◆ Task instructions: Set down only the lines running from the one with "buildShell();" to the one with "bpy.data.objects.remove(obj)", both lines included, exactly as they stand, please.

"""

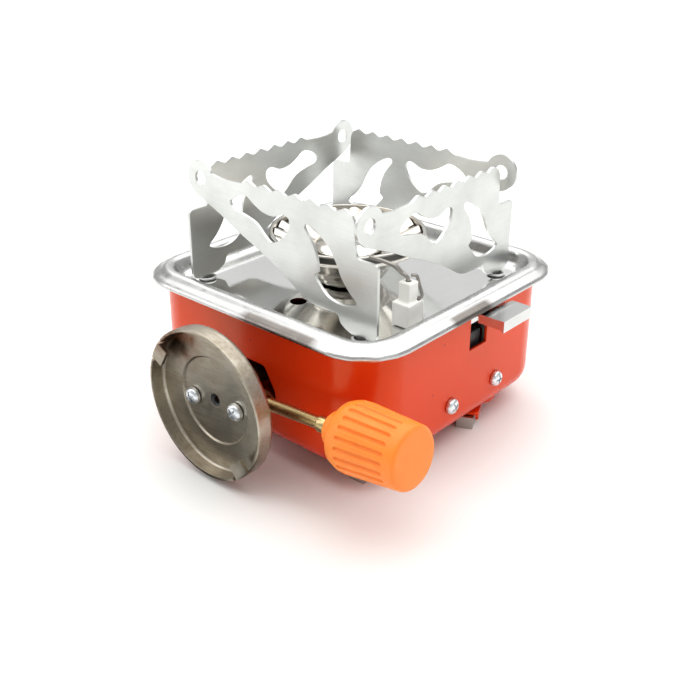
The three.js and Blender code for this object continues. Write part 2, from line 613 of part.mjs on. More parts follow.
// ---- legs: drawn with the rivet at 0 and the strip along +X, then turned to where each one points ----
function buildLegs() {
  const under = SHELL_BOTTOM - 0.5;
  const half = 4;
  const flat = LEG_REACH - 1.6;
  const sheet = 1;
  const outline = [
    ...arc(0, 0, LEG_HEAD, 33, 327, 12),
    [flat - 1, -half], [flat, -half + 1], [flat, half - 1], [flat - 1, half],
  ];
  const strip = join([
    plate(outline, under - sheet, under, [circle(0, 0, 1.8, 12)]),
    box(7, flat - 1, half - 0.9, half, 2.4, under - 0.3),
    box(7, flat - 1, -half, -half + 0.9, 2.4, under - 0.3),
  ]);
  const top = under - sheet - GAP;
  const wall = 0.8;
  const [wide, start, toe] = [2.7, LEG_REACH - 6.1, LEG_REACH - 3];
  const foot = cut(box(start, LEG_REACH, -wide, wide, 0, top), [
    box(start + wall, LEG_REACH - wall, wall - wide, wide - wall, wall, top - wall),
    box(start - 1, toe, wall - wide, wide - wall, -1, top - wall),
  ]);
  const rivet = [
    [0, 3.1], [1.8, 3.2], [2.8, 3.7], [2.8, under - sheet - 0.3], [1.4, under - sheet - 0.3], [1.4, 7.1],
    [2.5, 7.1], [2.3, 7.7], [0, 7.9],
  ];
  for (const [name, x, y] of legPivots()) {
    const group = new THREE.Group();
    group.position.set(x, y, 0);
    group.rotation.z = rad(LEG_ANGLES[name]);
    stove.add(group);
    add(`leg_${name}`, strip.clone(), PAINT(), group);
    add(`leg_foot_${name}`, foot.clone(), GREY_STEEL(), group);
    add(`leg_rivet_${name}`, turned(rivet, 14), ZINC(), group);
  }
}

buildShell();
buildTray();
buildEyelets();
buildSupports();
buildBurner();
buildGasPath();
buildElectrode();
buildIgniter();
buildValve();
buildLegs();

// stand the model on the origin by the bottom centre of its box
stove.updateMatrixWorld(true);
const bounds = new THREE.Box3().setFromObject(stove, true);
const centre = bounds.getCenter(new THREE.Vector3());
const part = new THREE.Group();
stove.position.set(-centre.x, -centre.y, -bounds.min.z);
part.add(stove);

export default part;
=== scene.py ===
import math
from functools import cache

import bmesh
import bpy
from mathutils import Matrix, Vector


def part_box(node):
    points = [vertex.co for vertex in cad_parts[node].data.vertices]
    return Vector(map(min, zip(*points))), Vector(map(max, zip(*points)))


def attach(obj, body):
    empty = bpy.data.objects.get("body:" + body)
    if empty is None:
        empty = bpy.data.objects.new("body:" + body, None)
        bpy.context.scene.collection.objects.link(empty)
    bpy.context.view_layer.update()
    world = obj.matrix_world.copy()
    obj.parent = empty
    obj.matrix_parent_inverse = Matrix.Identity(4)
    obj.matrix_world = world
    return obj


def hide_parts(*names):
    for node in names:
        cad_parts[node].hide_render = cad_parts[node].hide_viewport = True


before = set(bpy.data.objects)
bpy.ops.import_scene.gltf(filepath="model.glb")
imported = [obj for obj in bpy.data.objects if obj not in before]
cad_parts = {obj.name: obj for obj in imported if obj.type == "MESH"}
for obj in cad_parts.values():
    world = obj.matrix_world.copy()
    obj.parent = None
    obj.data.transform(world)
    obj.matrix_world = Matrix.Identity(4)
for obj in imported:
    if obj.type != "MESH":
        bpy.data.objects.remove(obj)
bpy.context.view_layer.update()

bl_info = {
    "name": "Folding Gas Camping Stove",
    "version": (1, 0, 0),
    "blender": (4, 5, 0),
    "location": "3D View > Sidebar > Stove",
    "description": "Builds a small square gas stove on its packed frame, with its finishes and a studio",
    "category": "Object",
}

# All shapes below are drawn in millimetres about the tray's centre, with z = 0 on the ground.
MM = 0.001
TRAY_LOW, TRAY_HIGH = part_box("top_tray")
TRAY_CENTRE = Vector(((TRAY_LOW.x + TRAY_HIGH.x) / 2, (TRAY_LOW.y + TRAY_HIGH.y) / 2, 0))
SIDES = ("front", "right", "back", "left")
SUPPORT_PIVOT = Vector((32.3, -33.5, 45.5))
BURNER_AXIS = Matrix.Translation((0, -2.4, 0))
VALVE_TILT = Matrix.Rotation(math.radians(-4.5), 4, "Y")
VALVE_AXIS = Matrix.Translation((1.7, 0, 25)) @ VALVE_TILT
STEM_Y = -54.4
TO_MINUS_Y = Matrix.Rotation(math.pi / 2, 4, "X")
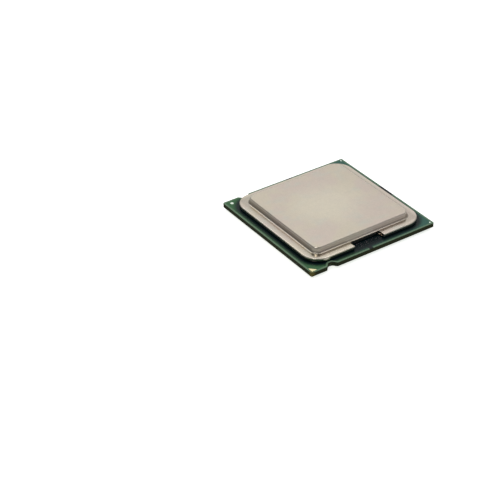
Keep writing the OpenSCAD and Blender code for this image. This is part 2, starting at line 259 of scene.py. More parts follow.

"""

◆ Solution for this problem:
buildShell();
buildTray();
buildEyelets();
buildSupports();
buildBurner();
buildGasPath();
buildElectrode();
buildIgniter();
buildValve();
buildLegs();

// stand the model on the origin by the bottom centre of its box
stove.updateMatrixWorld(true);
const bounds = new THREE.Box3().setFromObject(stove, true);
const centre = bounds.getCenter(new THREE.Vector3());
const part = new THREE.Group();
stove.position.set(-centre.x, -centre.y, -bounds.min.z);
part.add(stove);

export default part;
=== scene.py ===
import math
from functools import cache

import bmesh
import bpy
from mathutils import Matrix, Vector


def part_box(node):
    points = [vertex.co for vertex in cad_parts[node].data.vertices]
    return Vector(map(min, zip(*points))), Vector(map(max, zip(*points)))


def attach(obj, body):
    empty = bpy.data.objects.get("body:" + body)
    if empty is None:
        empty = bpy.data.objects.new("body:" + body, None)
        bpy.context.scene.collection.objects.link(empty)
    bpy.context.view_layer.update()
    world = obj.matrix_world.copy()
    obj.parent = empty
    obj.matrix_parent_inverse = Matrix.Identity(4)
    obj.matrix_world = world
    return obj


def hide_parts(*names):
    for node in names:
        cad_parts[node].hide_render = cad_parts[node].hide_viewport = True


before = set(bpy.data.objects)
bpy.ops.import_scene.gltf(filepath="model.glb")
imported = [obj for obj in bpy.data.objects if obj not in before]
cad_parts = {obj.name: obj for obj in imported if obj.type == "MESH"}
for obj in cad_parts.values():
    world = obj.matrix_world.copy()
    obj.parent = None
    obj.data.transform(world)
    obj.matrix_world = Matrix.Identity(4)
for obj in imported:
    if obj.type != "MESH":
        bpy.data.objects.remove(obj)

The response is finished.